TASK OBJECTIVE: Collect each line containing "from".
◆ ◆ ◆ ◆ ◆ ◆ ◆
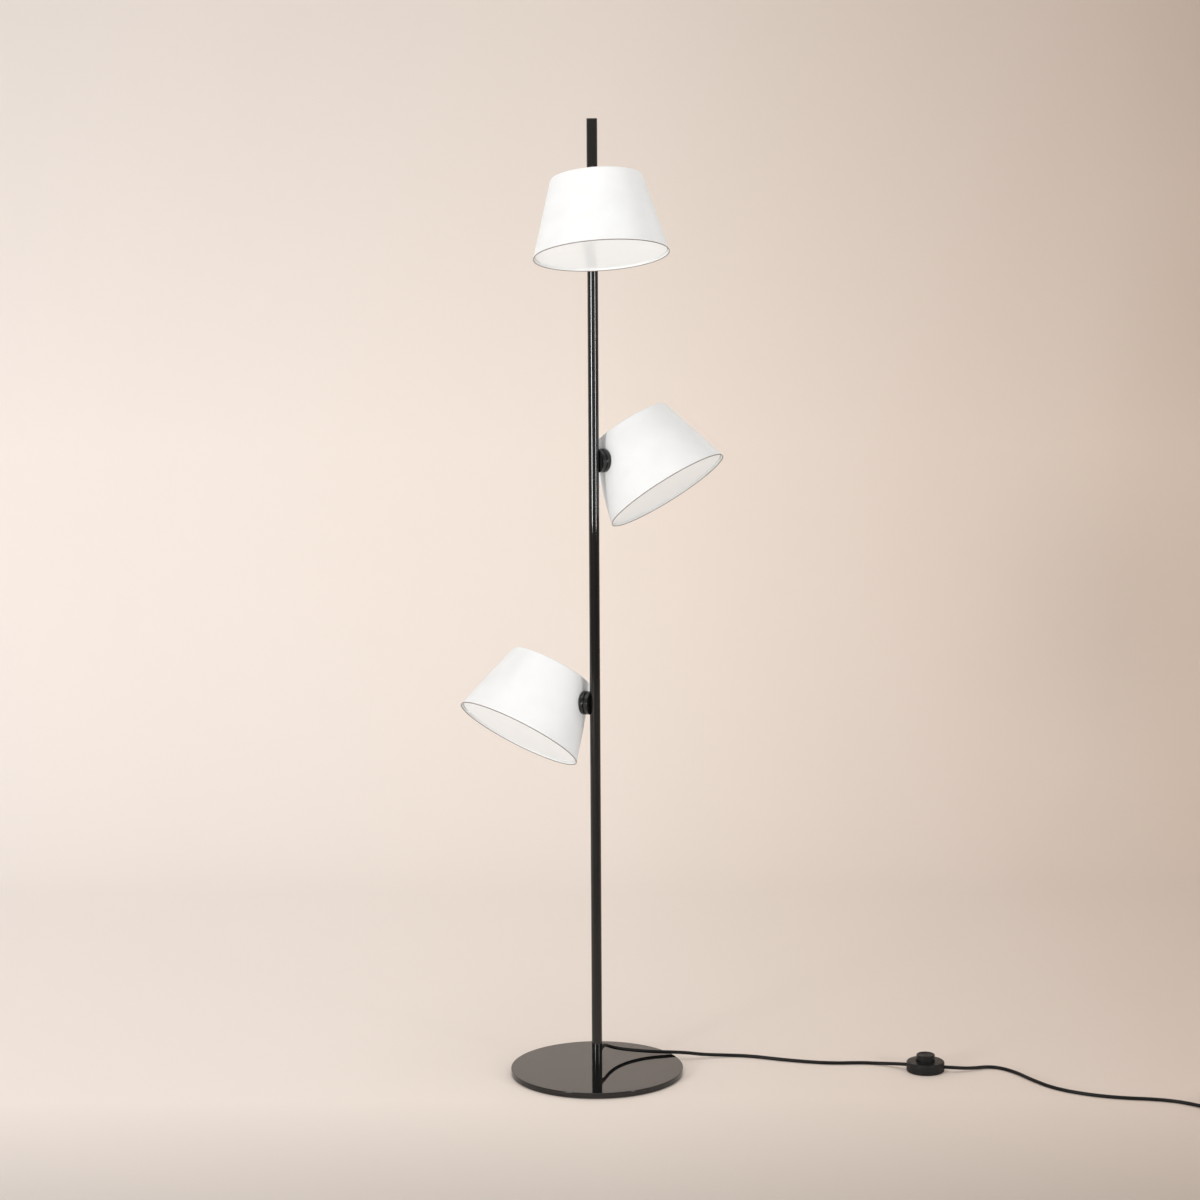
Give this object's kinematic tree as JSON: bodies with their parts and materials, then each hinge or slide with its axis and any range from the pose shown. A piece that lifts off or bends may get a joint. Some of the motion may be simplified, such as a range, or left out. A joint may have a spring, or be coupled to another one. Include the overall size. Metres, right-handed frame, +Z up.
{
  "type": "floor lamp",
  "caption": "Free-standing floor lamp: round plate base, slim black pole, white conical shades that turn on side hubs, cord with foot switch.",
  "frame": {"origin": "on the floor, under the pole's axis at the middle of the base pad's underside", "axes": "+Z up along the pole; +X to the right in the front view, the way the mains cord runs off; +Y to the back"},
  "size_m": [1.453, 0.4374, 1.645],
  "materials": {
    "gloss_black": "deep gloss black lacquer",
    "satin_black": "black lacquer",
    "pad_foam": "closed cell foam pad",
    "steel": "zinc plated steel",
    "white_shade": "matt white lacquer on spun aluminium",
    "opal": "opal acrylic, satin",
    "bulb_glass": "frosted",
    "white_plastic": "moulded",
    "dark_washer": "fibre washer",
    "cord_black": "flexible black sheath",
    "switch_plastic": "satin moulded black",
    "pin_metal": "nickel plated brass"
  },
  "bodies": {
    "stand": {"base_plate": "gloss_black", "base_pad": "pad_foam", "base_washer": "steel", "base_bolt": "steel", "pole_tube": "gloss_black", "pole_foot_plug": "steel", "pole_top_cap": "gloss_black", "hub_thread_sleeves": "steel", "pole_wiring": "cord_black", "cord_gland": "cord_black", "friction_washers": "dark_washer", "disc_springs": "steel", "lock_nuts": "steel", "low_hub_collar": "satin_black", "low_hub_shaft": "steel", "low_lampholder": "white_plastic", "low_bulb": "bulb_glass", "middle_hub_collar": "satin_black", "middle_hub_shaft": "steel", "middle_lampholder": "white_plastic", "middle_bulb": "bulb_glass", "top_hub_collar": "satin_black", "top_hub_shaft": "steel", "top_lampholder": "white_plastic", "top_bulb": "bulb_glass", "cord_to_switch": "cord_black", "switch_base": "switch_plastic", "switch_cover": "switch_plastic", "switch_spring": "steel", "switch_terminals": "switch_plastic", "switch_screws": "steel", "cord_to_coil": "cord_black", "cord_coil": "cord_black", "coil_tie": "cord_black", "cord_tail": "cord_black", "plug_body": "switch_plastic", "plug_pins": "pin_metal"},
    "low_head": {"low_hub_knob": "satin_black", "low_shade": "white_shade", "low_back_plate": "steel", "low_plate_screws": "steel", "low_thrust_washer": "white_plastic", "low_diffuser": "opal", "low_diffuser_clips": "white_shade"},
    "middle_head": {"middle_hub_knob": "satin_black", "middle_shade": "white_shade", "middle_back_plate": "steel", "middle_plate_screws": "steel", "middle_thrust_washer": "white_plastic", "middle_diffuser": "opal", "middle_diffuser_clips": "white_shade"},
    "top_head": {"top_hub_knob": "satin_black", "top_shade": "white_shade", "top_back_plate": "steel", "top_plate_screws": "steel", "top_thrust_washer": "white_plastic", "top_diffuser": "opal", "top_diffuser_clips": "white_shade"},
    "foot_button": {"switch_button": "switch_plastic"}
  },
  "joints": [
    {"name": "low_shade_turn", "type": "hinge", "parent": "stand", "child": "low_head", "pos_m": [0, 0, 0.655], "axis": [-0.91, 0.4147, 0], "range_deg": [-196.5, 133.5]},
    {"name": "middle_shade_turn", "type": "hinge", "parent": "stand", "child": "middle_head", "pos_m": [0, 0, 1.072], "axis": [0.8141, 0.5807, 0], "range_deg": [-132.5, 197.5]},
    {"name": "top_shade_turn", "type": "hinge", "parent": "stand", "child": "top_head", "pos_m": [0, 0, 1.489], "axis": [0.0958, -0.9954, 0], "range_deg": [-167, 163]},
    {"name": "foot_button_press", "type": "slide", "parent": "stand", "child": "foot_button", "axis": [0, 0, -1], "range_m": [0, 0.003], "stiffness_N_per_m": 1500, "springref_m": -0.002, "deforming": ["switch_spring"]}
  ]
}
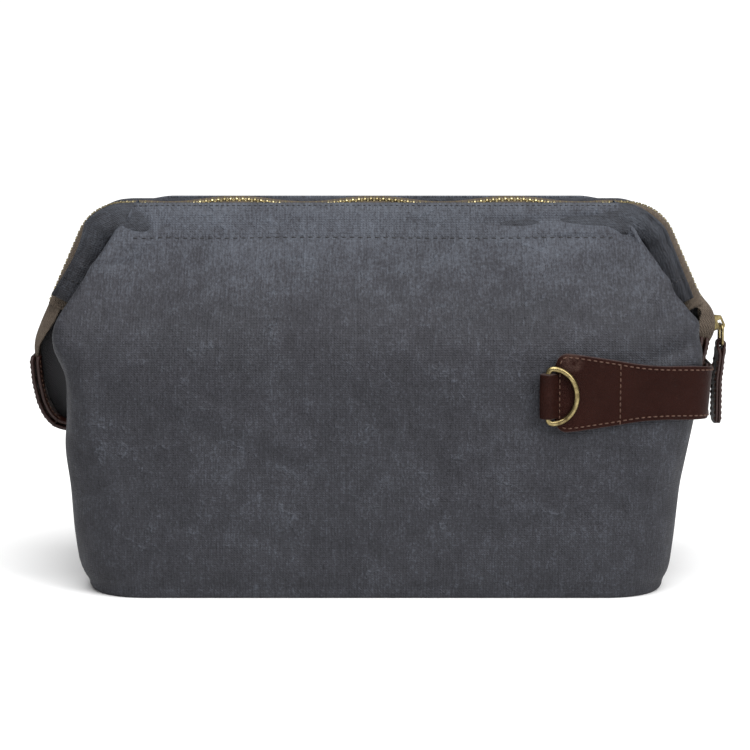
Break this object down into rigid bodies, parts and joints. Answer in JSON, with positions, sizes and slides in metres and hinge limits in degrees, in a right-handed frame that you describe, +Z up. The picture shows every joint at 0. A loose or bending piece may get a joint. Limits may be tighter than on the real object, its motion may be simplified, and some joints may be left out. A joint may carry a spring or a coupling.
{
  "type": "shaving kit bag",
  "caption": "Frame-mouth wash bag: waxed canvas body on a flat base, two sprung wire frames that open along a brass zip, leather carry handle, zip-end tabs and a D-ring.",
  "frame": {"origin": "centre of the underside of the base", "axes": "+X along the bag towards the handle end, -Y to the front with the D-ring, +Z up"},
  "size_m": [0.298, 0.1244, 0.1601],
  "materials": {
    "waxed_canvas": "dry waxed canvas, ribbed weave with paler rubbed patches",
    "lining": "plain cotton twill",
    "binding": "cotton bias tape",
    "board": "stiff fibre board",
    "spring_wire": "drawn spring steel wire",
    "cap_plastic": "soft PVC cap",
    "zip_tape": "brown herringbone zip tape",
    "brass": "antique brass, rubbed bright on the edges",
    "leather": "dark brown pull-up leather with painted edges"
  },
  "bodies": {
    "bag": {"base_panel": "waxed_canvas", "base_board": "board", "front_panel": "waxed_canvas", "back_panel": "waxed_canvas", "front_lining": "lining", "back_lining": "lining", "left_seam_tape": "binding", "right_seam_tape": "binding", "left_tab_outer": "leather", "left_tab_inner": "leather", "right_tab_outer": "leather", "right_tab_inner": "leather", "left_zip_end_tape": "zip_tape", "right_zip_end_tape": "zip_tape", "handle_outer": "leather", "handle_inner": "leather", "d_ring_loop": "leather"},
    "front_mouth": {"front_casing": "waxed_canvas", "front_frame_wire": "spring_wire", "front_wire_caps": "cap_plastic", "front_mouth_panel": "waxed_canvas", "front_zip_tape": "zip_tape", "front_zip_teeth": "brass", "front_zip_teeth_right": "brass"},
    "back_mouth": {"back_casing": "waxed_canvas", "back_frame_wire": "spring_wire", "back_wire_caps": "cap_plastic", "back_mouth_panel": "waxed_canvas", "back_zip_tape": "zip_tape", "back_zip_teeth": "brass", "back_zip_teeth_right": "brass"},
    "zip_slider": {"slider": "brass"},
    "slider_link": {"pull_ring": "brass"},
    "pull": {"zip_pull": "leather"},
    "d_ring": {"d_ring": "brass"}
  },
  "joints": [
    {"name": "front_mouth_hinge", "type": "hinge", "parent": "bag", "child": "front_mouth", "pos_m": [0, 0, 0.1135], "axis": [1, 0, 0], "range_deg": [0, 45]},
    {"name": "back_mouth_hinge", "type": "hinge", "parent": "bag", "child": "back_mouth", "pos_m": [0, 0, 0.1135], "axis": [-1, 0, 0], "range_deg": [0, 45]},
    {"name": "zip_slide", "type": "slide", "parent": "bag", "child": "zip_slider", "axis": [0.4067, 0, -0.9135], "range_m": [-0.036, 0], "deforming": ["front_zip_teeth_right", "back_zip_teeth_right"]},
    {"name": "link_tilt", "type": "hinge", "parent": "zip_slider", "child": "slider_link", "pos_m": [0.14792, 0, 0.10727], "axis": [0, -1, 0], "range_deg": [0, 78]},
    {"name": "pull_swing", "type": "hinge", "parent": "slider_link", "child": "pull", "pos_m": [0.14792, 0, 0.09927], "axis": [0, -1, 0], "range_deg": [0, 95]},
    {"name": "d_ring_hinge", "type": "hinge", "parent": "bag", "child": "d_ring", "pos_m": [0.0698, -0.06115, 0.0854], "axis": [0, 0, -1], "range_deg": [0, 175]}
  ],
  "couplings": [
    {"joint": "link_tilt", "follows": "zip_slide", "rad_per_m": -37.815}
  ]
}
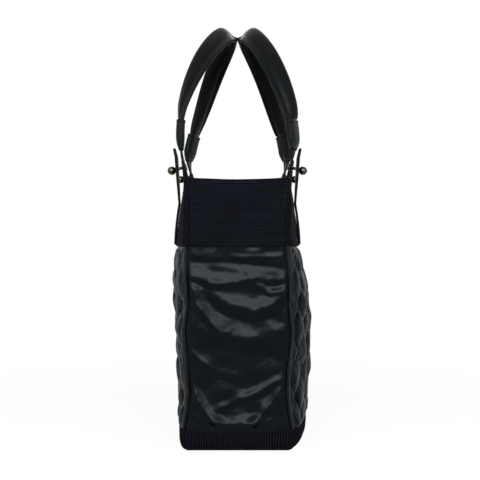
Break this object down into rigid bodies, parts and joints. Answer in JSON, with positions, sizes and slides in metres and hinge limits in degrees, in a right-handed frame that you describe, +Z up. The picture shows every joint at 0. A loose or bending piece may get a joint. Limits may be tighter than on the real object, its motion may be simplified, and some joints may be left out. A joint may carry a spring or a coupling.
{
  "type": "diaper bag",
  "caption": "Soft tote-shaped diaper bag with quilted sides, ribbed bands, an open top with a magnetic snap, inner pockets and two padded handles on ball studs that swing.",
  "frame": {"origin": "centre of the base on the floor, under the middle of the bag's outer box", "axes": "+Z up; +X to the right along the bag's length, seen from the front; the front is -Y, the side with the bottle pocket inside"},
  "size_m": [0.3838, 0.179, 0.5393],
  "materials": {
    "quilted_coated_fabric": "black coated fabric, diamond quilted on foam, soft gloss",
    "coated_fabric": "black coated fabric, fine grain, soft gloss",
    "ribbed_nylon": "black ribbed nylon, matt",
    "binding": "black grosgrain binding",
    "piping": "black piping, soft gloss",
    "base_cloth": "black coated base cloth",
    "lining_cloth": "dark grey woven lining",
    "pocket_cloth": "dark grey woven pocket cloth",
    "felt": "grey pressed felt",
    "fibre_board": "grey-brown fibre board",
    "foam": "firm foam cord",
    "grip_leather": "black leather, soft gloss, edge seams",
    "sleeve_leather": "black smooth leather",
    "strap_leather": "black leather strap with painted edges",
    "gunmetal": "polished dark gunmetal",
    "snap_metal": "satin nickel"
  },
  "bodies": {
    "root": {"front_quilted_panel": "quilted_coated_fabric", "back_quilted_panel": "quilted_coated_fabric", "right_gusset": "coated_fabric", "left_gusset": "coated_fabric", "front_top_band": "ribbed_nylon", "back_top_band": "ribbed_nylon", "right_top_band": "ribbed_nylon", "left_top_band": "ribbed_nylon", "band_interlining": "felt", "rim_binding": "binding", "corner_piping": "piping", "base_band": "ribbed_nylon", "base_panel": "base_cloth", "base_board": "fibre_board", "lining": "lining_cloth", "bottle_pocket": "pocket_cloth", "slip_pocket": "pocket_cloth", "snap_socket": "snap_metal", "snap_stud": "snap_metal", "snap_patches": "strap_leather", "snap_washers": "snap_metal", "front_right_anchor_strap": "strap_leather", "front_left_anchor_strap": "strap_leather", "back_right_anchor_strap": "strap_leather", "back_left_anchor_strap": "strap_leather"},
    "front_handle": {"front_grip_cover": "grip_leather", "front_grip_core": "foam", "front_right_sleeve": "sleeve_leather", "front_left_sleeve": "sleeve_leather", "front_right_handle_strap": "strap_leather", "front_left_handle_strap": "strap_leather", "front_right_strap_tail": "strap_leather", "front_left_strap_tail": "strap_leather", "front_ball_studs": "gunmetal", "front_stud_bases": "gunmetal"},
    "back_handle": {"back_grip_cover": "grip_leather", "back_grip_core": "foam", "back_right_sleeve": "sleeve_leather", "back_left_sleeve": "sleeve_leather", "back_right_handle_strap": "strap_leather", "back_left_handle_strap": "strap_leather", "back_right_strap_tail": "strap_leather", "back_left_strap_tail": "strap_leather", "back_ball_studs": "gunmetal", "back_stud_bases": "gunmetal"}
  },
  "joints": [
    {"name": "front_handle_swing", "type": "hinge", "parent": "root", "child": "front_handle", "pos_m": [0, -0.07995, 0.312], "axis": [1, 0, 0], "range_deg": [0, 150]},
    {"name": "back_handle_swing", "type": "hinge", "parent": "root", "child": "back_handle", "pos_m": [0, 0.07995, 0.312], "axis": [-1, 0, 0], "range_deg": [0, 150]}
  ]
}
◆ ◆ ◆ ◆ ◆ ◆ ◆
SOLUTION TO THIS PROBLEM:
Give this object's kinematic tree as JSON: bodies with their parts and materials, then each hinge or slide with its axis and any range from the pose shown. A piece that lifts off or bends may get a joint. Some of the motion may be simplified, such as a range, or left out. A joint may have a spring, or be coupled to another one. Include the overall size. Metres, right-handed frame, +Z up.
  "frame": {"origin": "centre of the base on the floor, under the middle of the bag's outer box", "axes": "+Z up; +X to the right along the bag's length, seen from the front; the front is -Y, the side with the bottle pocket inside"},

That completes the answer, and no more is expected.